Cuando a su madre, la maravillosa Rocío Jurado, le diagnosticaron un tumor en el páncreas, Rocío no lo ocultó. Lo dijo y lo habló con toda naturalidad con sus amigos. Y de lo que escribo puede dar fe el maestro Ortega Cano, al que le tocó lidiar el peor toro de su vida. Rocío se ingresó en un hospital norteamericano, y volvió a España para morir. Lo tenía tan claro y sabido, que en una entrevista se refirió a la maravilla de los amaneceres. – Cada amanecer doy gracias a Dios por regalarme un día más-. Se fue destruyendo su organismo, pero mantuvo el tipo hasta el final, como mi inolvidable amigo Juan Antonio Vallejo-Nágera. Pocos días antes de su fallecimiento me llamó: -Alfonsete – así me llamaba-, quiero despedirme de ti-. En su casa de la calle Santiago Bernabéu, con su biblioteca rebosada de libros encuadernados por él, esperé a que su hija mayor me llevara hasta su cuarto. Y estuvimos hablando, con mucha naturalidad, de su último libro. Me encargó que se lo presentara, ya con él al otro lado. –Abrázame-, me ordenó al despedirlo. Estaba lleno de cables y artefactos, y tomé su mano, y se la besé. – Te has despedido de mí como si fuera el Cardenal Primado -. La última imagen que guardo de Juan Antonio es la de un moribundo sonriente. Un valiente. Un hombre. Como Rocío. Una valiente. Una mujer total.

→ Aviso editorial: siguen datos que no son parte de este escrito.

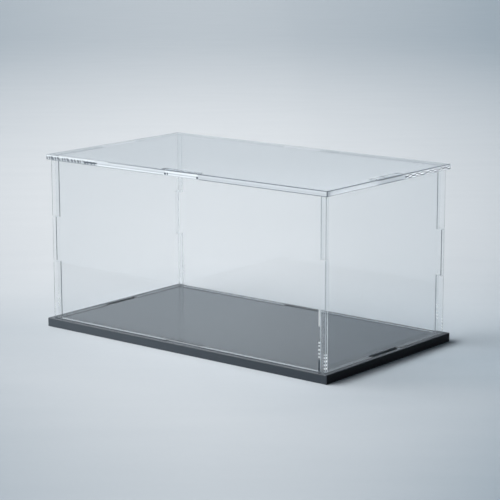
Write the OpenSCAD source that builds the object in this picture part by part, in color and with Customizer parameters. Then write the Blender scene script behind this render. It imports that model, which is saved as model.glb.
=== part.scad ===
/* [Case] */
// Length of the base plate, left to right
base_l = 200; // [120:1:400]
// Depth of the base plate, front to back
base_d = 114; // [80:1:300]
// Height of the closed case, from the table to the top of the lid
case_h = 100; // [60:1:300]
// Width of the base's rim outside the walls
base_rim = 2.7; // [1.5:0.1:10]
// Width of the lid's rim outside the walls
lid_rim = 1.9; // [1.5:0.1:10]

/* [Sheets] */
// Thickness of the clear wall sheets
wall_t = 3; // [2:0.5:6]
// Thickness of the clear lid sheet
lid_t = 3; // [2:0.5:6]
// Thickness of the black base sheet
base_t = 5; // [3:0.5:10]

/* [Tabs] */
// Length of a tab along its edge
tab_l = 26; // [12:1:40]
// Clearance on each side of a tab in its slot or notch
tab_gap = 0.1; // [0.05:0.05:0.3]
// Clearance between two sheets that stand against each other
seat_gap = 0.1; // [0.05:0.05:0.3]
// How far a lid tab's end lies below the lid's top face
lid_tab_recess = 0.1; // [0.05:0.05:1]
// How far a base tab's end lies above the base's underside
base_tab_recess = 0.3; // [0.1:0.1:2]

/* [Edges] */
// Chamfer on the polished edges of the clear sheets
sheet_chamfer = 0.15; // [0.05:0.05:0.5]
// Chamfer on the edges of the base plate
base_chamfer = 0.25; // [0.05:0.05:1]

/* [Hidden] */

// Overrun of every cut past the face that it leaves by
overrun = 1;
clear_tint = [0.86, 0.92, 0.95, 0.35];
base_tint = [0.10, 0.11, 0.12];

// The outline that the four walls stand on
walls_l = base_l - 2 * base_rim;
walls_d = base_d - 2 * base_rim;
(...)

De ahí que me haya sorprendido leer unas declaraciones de su hija, que demuestra su nula capacidad intuitiva. “No fui consciente de que se moría hasta pocos días antes”. Lo dijo en un programa de televisión de esos que pagan muy bien. Pero no quedó natural. Sobreactuó. La muerte de Rocío Jurado fue el desenlace de una larga agonía. Todos los que eran amigos, o parientes de Rocío sabían que, de un día a otro, podía dormirse para siempre. A esta chica hay que darle clases de intuición. Como al hijo del marqués de los Predios Jerónimos, que falleció a los 101 años de edad. Su hijo, ya muy mayorcito, al recibir las condolencias repetía. –Gracias, gracias, ha sido tan inesperado, un escopetazo-.
Con todo mi respeto y cariño, lo mismo.